The report stresses that all sectors of the economy must undergo "rapid and far-reaching transitions" that involve deep reductions in carbon dioxide, methane, and other greenhouse gas emissions. To meet the target of limiting global warming to 1.5°C above pre-industrial levels, greenhouse gas emissions should already be decreasing. The UN determines that reductions of 43 per cent must be made by 2030 and 60 per cent by 2035, if we are to be kept under the critical 1.5C limit. However, carbon dioxide (CO2) emissions—the primary greenhouse gas emitted by human activity and industry—rose 0.9% globally in 2022. 

To accelerate decarbonisation efforts and enhance citizens' resilience to climate impacts, the report highlights the need for the adoption of low-carbon technologies, shifting patterns of consumption and demand, socio-cultural behavioural changes, enhancements to technological efficiency, and a major boost to nature and conservation efforts. The report repeatedly emphasises that these solutions are not only available, and are in many cases rapidly falling in cost, but can also unlock multiple benefits to society, such as improved public health, enhanced human wellbeing, and the opening up of new employment opportunities. 

The IPCC also warns that to prove effective and gain social acceptance, low carbon and climate resilient development must be informed by diverse values, scientific information, and input from local and indigenous communities. The report urges stakeholders to share technologies, know-how, and policy best practices and notes that finance, technology, and international cooperation are identified as the key levers that must be pulled to fast-track climate action and ensure development is climate-resilient and aligned with sustainable development goals. 

What are the consequences of exceeding 1.5C?
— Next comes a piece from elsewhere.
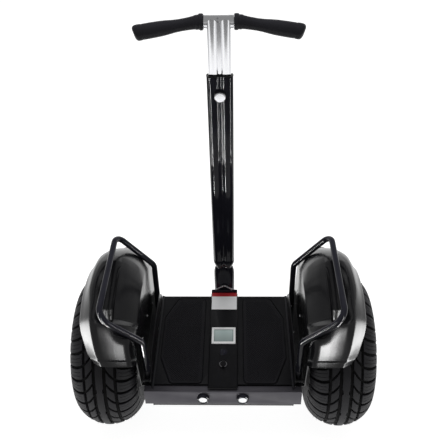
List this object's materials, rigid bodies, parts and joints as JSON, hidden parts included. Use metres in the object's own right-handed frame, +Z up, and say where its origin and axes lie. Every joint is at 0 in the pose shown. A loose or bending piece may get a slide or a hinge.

The report notes that any "overshoot" of the 1.5C limit will have irreversible adverse impacts on some ecosystems, such as polar, mountain, and coastal habitats. The larger the overshoot, the more carbon removal technologies and projects would need to be deployed to return to 1.5C by 2100, it stated. The IPCC warns that emissions from existing fossil fuel infrastructure will exceed what is left of the global carbon budget for 1.5C of warming by 2030, reiterating warnings that the opening up of more fossil fuel reserves risked breaching the goals of the Paris Agreement. 

The release of the IPCC report means diplomats and world leaders can expect to face ever more intense calls for governments to deliver a bolder international agreement to fully phase out unabated fossil fuel use and drastically increase investment in clean technologies and climate resilience measures, especially in climate vulnerable and developing economies 

Ultimately, the IPCC's latest report calls for urgent action to accelerate decarbonization efforts across the global economy, highlighting the need for "mainstreaming" climate action and preparing societies for increasingly dangerous climate impacts. The report warns that progress remains far too slow, and steeper emissions cuts will be required than previously anticipated to avoid potentially catastrophic heatwaves, droughts, floods, and tropical cyclones. 

It is clear that accelerating climate action will only be possible with a many-fold increase in finance, and governments, investors, central banks, and financial regulators all have a role to play in tackling barriers to climate investment. The report stresses the need for diversified values, scientific information, and input from local and indigenous communities to ensure that low-carbon and climate-resilient development gains social acceptance. 

The IPCC's latest report underscores the urgency of taking more ambitious action to mitigate climate change and shows that if we act now, we can still secure a liveable, sustainable future for all. As the Secretary-General noted, the world's top climate scientists have provided humanity with a ‘survival guide’, all we have to do is follow it.